Однажды, когда я рассматривал при тусклом свете уличного фонаря выпавшее из крыла перо, мне пришло в голову, что если не считать светлых вкраплений по краям пера, то, в общем, оно в точности соответствует цвету моих волос. Я вспомнил из уроков биологии, что в состав волос, ногтей, перьев и рогов входят одни и те же виды кератина и протеина. Почему-то эта мысль показалась мне неприятной, и я поспешил отогнать ее.
Я попытался вспомнить все, что когда-либо читал или слышал о птицах. Пульс у пернатых выше, чем у человека, — вероятно, поэтому мой собственный пульс теперь постоянно держался в районе ста ударов в минуту. Кроме того, я решил, что невероятно обострившиеся зрение и слух тоже связаны с моей крылатостью, как и повышенная температура тела — факт, вызвавший недоумение у врачей, которые обследовали меня, пока я находился под больничным арестом.
Но что было толку в этих открытиях? Они никак не могли помочь мне понять, в кого я превратился и что делать со всем этим дальше. И уж конечно, знания по биологии птиц никак не могли утолить голод, который теперь преследовал меня постоянно. И ничто не могло уменьшить горечь от осознания того, что моя учеба в школе, и усилия, приложенные, чтобы получить аттестат, и тяжелая работа, которую я проделал за последний год, готовясь поступить в училище ВВС, бесконечные тренировки в аэроклубе — все это оказалось напрасно. Будущее, о котором я так долго мечтал, рухнуло в один день.
Теперь вместо этого я жил в постоянном страхе, что меня вот-вот обнаружат, да еще в мире, где человек буквально на каждом шагу натыкается на видеокамеру. Любой бездельник моложе двадцати пяти, которому я попадался на глаза и который узнавал во мне того самого «парашютиста с крыльями», тут же выхватывал телефон и нацеливал на меня камеру. Я пускался наутек. Еще никогда в жизни мне не доводилось так часто бегать. У меня была одна цель — как можно дальше убраться от дома, но я понятия не имел, куда именно. Я просто шел, без какого-либо определенного плана.
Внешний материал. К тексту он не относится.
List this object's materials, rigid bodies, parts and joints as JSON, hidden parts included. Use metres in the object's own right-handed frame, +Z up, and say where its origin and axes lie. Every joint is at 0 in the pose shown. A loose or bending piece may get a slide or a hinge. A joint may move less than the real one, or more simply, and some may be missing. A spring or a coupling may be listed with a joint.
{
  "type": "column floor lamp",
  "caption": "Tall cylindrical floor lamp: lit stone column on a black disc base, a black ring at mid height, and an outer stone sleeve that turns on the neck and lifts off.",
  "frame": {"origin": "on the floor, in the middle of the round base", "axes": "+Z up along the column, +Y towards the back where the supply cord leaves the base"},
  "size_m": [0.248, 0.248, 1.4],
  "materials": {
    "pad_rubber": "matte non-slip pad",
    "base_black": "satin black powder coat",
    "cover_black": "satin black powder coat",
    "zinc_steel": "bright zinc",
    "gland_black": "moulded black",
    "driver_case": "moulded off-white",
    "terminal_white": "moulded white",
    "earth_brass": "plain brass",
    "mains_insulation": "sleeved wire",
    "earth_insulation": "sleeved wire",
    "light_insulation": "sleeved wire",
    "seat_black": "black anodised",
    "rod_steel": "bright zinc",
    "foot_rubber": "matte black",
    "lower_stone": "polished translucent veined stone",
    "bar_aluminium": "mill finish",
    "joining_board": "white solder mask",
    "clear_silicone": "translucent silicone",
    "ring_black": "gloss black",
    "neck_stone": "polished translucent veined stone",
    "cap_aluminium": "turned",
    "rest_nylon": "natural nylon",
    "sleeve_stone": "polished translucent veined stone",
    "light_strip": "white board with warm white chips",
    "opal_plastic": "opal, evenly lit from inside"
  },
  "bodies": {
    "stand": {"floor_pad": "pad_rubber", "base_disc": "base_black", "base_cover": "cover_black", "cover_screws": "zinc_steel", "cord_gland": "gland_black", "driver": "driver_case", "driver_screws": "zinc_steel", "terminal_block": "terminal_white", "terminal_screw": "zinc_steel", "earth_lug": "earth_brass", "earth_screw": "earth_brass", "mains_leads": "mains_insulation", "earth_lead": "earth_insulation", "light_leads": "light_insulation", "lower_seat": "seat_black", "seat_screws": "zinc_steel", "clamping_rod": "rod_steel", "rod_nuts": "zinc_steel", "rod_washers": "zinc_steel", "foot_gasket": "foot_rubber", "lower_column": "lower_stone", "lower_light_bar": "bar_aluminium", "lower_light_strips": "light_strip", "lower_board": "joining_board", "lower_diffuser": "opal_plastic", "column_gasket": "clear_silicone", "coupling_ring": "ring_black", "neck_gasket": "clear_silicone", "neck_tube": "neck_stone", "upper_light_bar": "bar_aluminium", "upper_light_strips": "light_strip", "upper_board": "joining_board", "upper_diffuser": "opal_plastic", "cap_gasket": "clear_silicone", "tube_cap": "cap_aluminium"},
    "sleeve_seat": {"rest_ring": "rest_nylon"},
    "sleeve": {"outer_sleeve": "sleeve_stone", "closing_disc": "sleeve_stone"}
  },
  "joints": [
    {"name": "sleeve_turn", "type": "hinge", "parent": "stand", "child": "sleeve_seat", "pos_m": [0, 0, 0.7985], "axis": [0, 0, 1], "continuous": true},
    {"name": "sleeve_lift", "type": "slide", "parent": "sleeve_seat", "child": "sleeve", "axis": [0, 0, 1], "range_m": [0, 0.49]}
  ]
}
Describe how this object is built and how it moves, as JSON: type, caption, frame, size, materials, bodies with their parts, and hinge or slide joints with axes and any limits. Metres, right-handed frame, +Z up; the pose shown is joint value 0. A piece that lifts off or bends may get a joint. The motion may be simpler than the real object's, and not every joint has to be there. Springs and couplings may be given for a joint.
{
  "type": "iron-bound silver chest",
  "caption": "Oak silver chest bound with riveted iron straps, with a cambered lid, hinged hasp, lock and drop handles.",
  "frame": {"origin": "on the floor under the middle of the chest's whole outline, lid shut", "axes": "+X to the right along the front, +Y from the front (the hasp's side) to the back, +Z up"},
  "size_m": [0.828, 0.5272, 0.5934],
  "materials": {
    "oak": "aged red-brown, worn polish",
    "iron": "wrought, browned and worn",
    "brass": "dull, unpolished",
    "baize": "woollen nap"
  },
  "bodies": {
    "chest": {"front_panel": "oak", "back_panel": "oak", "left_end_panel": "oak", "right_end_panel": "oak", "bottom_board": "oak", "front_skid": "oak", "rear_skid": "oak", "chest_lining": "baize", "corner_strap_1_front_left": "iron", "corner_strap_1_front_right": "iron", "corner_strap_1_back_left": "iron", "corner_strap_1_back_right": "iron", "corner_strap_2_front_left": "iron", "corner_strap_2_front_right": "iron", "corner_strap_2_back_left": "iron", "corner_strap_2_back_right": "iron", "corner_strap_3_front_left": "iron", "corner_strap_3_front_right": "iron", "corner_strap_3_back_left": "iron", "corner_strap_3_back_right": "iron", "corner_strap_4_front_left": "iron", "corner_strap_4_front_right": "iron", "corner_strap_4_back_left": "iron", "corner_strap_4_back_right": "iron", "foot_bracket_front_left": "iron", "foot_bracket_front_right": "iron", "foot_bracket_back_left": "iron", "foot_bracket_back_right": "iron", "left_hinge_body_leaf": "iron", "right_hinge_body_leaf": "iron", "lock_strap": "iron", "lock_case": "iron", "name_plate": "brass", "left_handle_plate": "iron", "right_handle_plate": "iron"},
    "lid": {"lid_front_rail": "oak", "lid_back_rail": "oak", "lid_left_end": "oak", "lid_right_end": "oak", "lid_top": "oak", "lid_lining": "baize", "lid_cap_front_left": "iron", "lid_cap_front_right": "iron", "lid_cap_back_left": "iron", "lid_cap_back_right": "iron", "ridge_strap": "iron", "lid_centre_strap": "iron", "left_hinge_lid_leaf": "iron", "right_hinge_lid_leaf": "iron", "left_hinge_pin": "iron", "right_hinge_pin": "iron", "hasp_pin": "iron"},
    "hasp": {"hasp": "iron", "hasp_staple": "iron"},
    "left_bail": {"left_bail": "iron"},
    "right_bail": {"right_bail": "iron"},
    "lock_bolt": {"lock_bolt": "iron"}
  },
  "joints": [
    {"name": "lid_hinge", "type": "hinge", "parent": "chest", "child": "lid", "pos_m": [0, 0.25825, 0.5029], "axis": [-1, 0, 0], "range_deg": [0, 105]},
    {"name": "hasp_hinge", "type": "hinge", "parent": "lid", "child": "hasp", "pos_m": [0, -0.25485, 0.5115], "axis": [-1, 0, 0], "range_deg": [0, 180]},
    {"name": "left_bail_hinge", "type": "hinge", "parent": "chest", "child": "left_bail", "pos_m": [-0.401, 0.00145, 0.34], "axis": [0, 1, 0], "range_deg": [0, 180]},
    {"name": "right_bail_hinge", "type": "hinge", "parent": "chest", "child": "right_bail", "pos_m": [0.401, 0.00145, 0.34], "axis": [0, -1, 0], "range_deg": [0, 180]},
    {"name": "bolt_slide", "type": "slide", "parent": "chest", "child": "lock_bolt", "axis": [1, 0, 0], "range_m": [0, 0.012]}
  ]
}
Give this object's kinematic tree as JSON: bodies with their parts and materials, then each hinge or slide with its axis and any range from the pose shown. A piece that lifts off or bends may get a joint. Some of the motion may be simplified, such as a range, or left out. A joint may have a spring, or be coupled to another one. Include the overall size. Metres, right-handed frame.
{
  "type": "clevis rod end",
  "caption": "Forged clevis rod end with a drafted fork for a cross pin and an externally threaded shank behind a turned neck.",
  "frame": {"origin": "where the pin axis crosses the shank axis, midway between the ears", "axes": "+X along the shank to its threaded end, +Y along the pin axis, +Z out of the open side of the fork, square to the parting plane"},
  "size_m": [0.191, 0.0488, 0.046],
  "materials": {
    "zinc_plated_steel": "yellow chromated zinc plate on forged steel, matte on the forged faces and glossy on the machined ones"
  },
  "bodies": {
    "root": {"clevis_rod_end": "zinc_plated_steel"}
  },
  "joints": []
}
В какой-то момент обнаружил, что все время двигаюсь на северо-восток, и продолжил идти в этом направлении. Мне было все равно.
Оказавшись в небольшом городке на границе штатов Калифорния и Орегон, я подумал, что удача наконец-то повернулась ко мне лицом. Я забрел в придорожное кафе, где официантка показалась мне достаточно старой, чтобы ничего не знать ни о социальных сетях, ни о камерах в смартфонах. Она даже толком не взглянула на меня и принесла заказ — две порции вафлей с шоколадом. Когда же я, проглотив завтрак, выскользнул на расположенную перед кафе парковку, девчонка примерно моего возраста заметила меня и, разразившись визгом восторга, до боли знакомым жестом выдернула из заднего кармана джинсов телефон и направила на меня камеру.
Я, как обычно, пустился наутек. Бежать было не очень-то приятно, учитывая, какой здоровенный завтрак я только что проглотил.
Так я оказался на туристической тропе, уходящей вглубь заповедника. Я брел по тропе, все дальше и дальше в лес, не зная, куда и зачем иду. Очнувшись часа через два, я наконец сообразил, что надо поискать место для ночлега, и решил сойти с тропы. Чем глубже я уходил в лес, тем все более диким и пугающим он становился, хотя мои глаза быстро приспособились к полумраку лесной чащи, да к тому же луна и звезды, мерцавшие сквозь спутанные ветви деревьев, неплохо освещали лес. Я настороженно прислушивался к звукам ночного леса, пока не убедился, что поблизости никого нет. И все же мне хотелось подыскать укромный уголок, где я мог бы почувствовать себя более или менее в безопасности. Я устроился в небольшой земляной нише на склоне холма, под стволом поваленного дерева. Зарывшись в кучу опавшей листвы, я накрылся собственными крыльями, как одеялом. Уже засыпая, я подумал, что отец гордился бы мной. Ведь у меня так хорошо получалось применять на практике навыки, приобретенные на занятиях в аэроклубе, и разные хитрости, помогающие выжить под открытым небом, которым обучил меня отец, когда в старые добрые времена мы ходили вместе с ним на охоту и по нескольку дней жили в лесу.